Filed April 22, 2003, 11:17 am.

Good Friday saw the first dismounted patrol by U.S. troops in Baghdad since U.S. armored forces took the city ten days ago - and among the soldiers walking cautiously through the dusty streets of the Mansour District a sharp-eyed observer could make out four men whose headgear -- or lack thereof - and equipment marked them out from the G.I.s.

When the patrol stopped to talk to the amazingly friendly, curious locals, it was one of the men not wearing the distinctive U.S. helmet or body armor who was able to communicate in Arabic and who warned the others not to stare too longingly at the Iraqi women who smiled at them from upstairs windows. The elite, highly secretive British SAS - the special operations group that inspired America's Delta Force -- are in Baghdad.

The Post can reveal that members of the Special Air Service regiment are currently working alongside American troops here - the only British troops to be operating North of Basra - and have been here in secret for some time. They wear American uniforms and travel in American vehicles to minimize their profile.

On their arrival in the Iraqi, the troopers' first mission was to liberate the British embassy, which has been closed since 1990. (They found that it was "in pretty decent condition" having been maintained without pay for 14 years by a faithful employee).

Since then they have been engaged in a variety of missions.

And they have been supplying peacekeeping and policing expertise gained in Northern Ireland, Sierra Leone and elsewhere to a number of American Army units that have begun to shift from combat operations to what the U.S. military calls SASO (Stabilization and Support Operations).

One such unit is the Recon or Scout platoon of the US. Army's 64th Armoured Regiment.
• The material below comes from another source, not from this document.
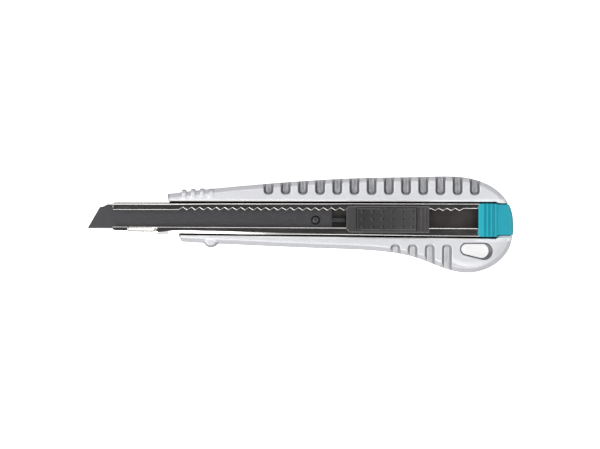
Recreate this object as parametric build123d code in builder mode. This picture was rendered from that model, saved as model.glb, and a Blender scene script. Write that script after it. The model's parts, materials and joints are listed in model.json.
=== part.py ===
"""Snap-off blade utility knife: cast handle, steel blade guide, locking slider and end cap.

Frame: X runs along the knife with the blade tip towards -X, Y runs across it with the long row of
thumb grooves on the +Y edge, and Z rises from the flat back (Z = 0) to the slider side. X = 0 is
halfway along the closed knife and Y = 0 lies on the middle of the blade guide.
All sizes are in millimetres.
"""

from build123d import *
import os
from math import radians, sin, tan

os.makedirs("parts", exist_ok=True)

# ---- heights, from the back upwards ------------------------------------------------------------
face_z = 9.6  # front face of the casting
seat_z = 5.6  # floor of the casting's channel, which the guide lies on
sheet = 0.5  # steel sheet of the guide and of the carrier plate
guide_top_z = 8.8
guide_floor_z = seat_z + sheet
lip_under_z = guide_top_z - sheet
slip = 0.05  # play under the carrier plate
fit = 0.03  # radial play between a rivet or pin and its hole
seam = 0.02  # gap left between faces that touch
over = 1.0  # how far cutting shapes run past the metal
plate_z = guide_floor_z + slip
plate_top_z = plate_z + sheet

# ---- handle casting ----------------------------------------------------------------------------
nose_upper = (-49.95, 8.51)
nose_lower = (-45.02, -7.92)
jaw_upper_root = (-49.55, 6.03)
jaw_lower_root = (-46.11, -5.62)
outline_points = [
    nose_upper,
    (-31.78, 10.62),
    (-10.12, 12.56),
    (15.17, 14.08),
    (40.46, 14.67),
    (53.95, 14.16),
    (62.38, 10.87),
    (67.5, 5.4),
    (69.1, -2.53),
    (67.6, -10.2),
    (61.95, -15.98),
    (53.45, -18.35),
    (45.9, -16.95),
    (36.2, -13.34),
    (25.29, -11.2),
    (4.21, -10.08),
    (-20.23, -9.13),
    nose_lower,
]
bevel_width = 1.65  # sloping band round the front face
bevel_drop = 1.3
face_round = 1.2  # rounding between the band and the face
back_round = 2.2

channel_upper_y = 6.03
channel_lower_y_nose = -5.62  # the lower wall runs outwards towards the tail
channel_lower_y_tail = -6.6
channel_step_x = 63.31  # from here to the tail the channel is narrower
channel_step = 0.5
channel_ledge = 1.1  # step of the lower wall below the guide's top, which leaves a ledge there
channel_edge = 0.5  # chamfer along the channel's edges
nose_x = -50.58
tail_x = 69.1

groove_pitch = 5.91
groove_width = 3.65
groove_depth = 1.4
groove_slope = 35
groove_corner = 1.5
groove_reach = 13.49
upper_groove_x = -15.17
upper_groove_count = 13
upper_groove_y = 8.25
lower_groove_x = 28.49
lower_groove_count = 4
lower_groove_y = -8.51

nose_rib_x = -44.25
nose_rib_pitch = 3.12
nose_rib_width = 1.4
nose_ribs_proud = (0.9, 0.75, 0.55, 0.15)
nose_rib_section = [  # (from the top of the rib, from the face), in the YZ plane
    (-3.6, -0.2),
    (-2.9, 0.3),
    (-1.3, 0.34),
    (-0.4, -0.3),
    (0.0, -1.4),
    (0.0, -3.4),
    (-1.1, -5.5),
    (-3.6, -5.5),
]

boss_x = -34.95
boss_y = -7.3
boss_radius = 2.57
boss_foot_z = 0.6
boss_z = 9.25
boss_slope = 0.8

lanyard_small = ((52.95, -10.21), 1.75)
lanyard_large = ((58.98, -10.93), 2.48)
lanyard_edge = 0.6

# ---- blade guide -------------------------------------------------------------------------------
guide_nose_x = -68.7
guide_tail_x = 60.7
guide_upper_y = 5.56
guide_lower_y_nose = -5.13
guide_lower_y_tail = -6.05
guide_bend = 0.75
guide_corner = 0.6
lower_lip_nose_y = -2.75
lower_lip_tail_y = -2.98
upper_lip_nose_y = 2.95
upper_lip_tail_y = 3.6
tooth_pitch = 2.84
tooth_count = 34
first_notch_x = -44.59
notch_y = 3.67  # bottom of a notch
tooth_y = 2.83  # tip of a tooth
crimp_x = -57.58
crimp_y = -4.0
crimp_length = 10.12
crimp_width = 1.43
crimp_depth = 0.28
crimp_corner = 0.6
crimp_slope = 35
crimp_wall = 0.2  # how much smaller the crimp is under the lip, on each side

rivet_xs = (-38.78, 20.23)
rivet_shank = 1.25
rivet_head = 2.1
rivet_head_height = 0.45
rivet_tail_height = 0.6
rivet_sink = 0.25  # how far the formed end lies below the back
rivet_chamfer = 0.3

# ---- blade -------------------------------------------------------------------------------------
blade_thickness = 0.38
blade_z = plate_top_z + seam
blade_edge_y = -4.1
blade_spine_y = 4.9
blade_tip_x = -78.04
blade_corner_y = 3.95  # where the oblique end meets the relieved spine corner
blade_corner = ((-72.0, 4.22), (-70.8, 4.9))
blade_tail_x = 6.74
blade_bevel = 0.8
blade_edge_land = 0.02
segment_pitch = 5.0
segment_count = 14
segment_angle = 60
score_width = 0.16
score_depth = 0.1
tail_corner = 1.4

# ---- carriage ----------------------------------------------------------------------------------
peg_x = 1.06
peg_y = -0.36
peg_radius = 1.48
peg_top_radius = 0.97
peg_stem_radius = 0.84
peg_height = 1.2
peg_shoulder = 0.5
peg_dome = 0.12
blade_hole_radius = 1.6
pad_disc_radius = 2.61
tongue_width = 1.94
tongue_rise = 1.1
tongue_gap = 0.1  # between the tongue and the blade's tail
tongue_chamfer = 0.3
plate_corner = 1.0

slider_nose_x = 11.63
slider_tail_x = 40.04
slider_upper_y = 4.43
slider_lower_y = -4.55
flange_upper_y = 4.85
flange_lower_y = -4.38
front_block_x = 15.09
rear_block_x = 35.74
flange_top_z = 8.15
neck_y = 2.61
upper_z = 8.95  # underside of the part of the slider that lies over the lips
block_top_z = 10.3
rail_inner_upper_y = 3.89
rail_inner_lower_y = -3.98
ledge_z = 8.85
ledge_top_z = 9.25
ledge_reach = 1.4
slider_corner = 1.1
slider_upper_corner = 0.77
frame_round = 0.3
rear_rib_xs = (37.3, 38.7)
rear_rib_width = 0.6
rear_rib_corner = 0.27
rear_rib_inset = 0.5
pin_xs = (13.4, 37.94)
pin_radius = 0.67
pin_head_radius = 1.14
pin_head_height = 0.4
pin_top_z = 9.5
pin_chamfer = 0.2
pin_room = 0.1  # depth left over each pin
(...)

The very first American unit in Baghdad to engage in "presence patrols" in humvees and on foot rather than in tanks and APCs, the Scout platoon includes veterans of Bosnian and Kosovar peacekeeping. Some of their senior NCOs have worked with the SAS before.
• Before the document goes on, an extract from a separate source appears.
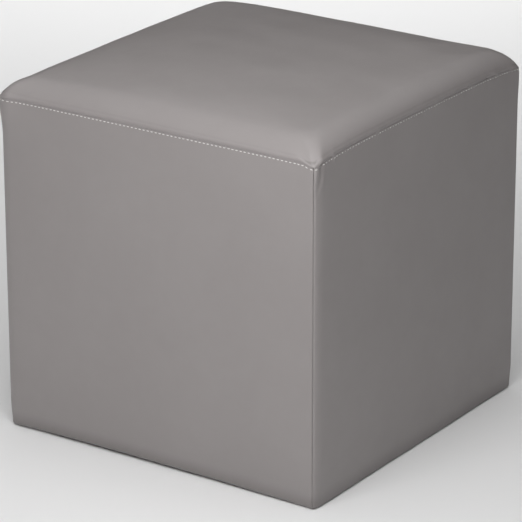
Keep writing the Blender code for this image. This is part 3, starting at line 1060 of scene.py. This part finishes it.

They are under orders to refer to their SAS colleagues only as "our friends" on the radio or even in conversations with soldiers from other units (though in practice they refer to them as "the Regiment'"

"It's amazing just to watch them operate" Staff Sgt Gannon Edgy said of the SAS men, "the way they blend in in the street, the way they look so relaxed but are so alert to everything around them."

His colleague, platoon sergeant Michael Anslinger noted the SAS troopers' modesty, "they're not like our Special Forces guys, they don't have that arrogant attitude."

For their part the SAS soldiers are impressed by the Scouts' professionalism and willingness to listen to their advice on "hearts and minds" issues:

"These guys are very good, in fact they're the best of the American units we've been working with" said Sgt. D.

The Americans and Brits have also been exchanging rations (each preferring the other country's) and slang. Words like "tosser" and "bugger" delivered in mock English accents are becoming currency among the G.I.s, while the SAS men have begun to use American military argot like "squared away" and to refer to sleeveless vests as "wife-beaters.'

In the early hours of Easter Sunday, some of the SAS troop went out with a Recon section on the first American dismounted night patrol. The Scouts moved silently in ranger file (single file but a grenade blast apart) through the narrow, rubbish strewn alleys of a poor West Bank district. And as the patrolling soldiers kept to the shadows, occasionally dropping to one knee to scan the river banks with night vision goggles, the SAS troopers alternated "on point" with their American comrades.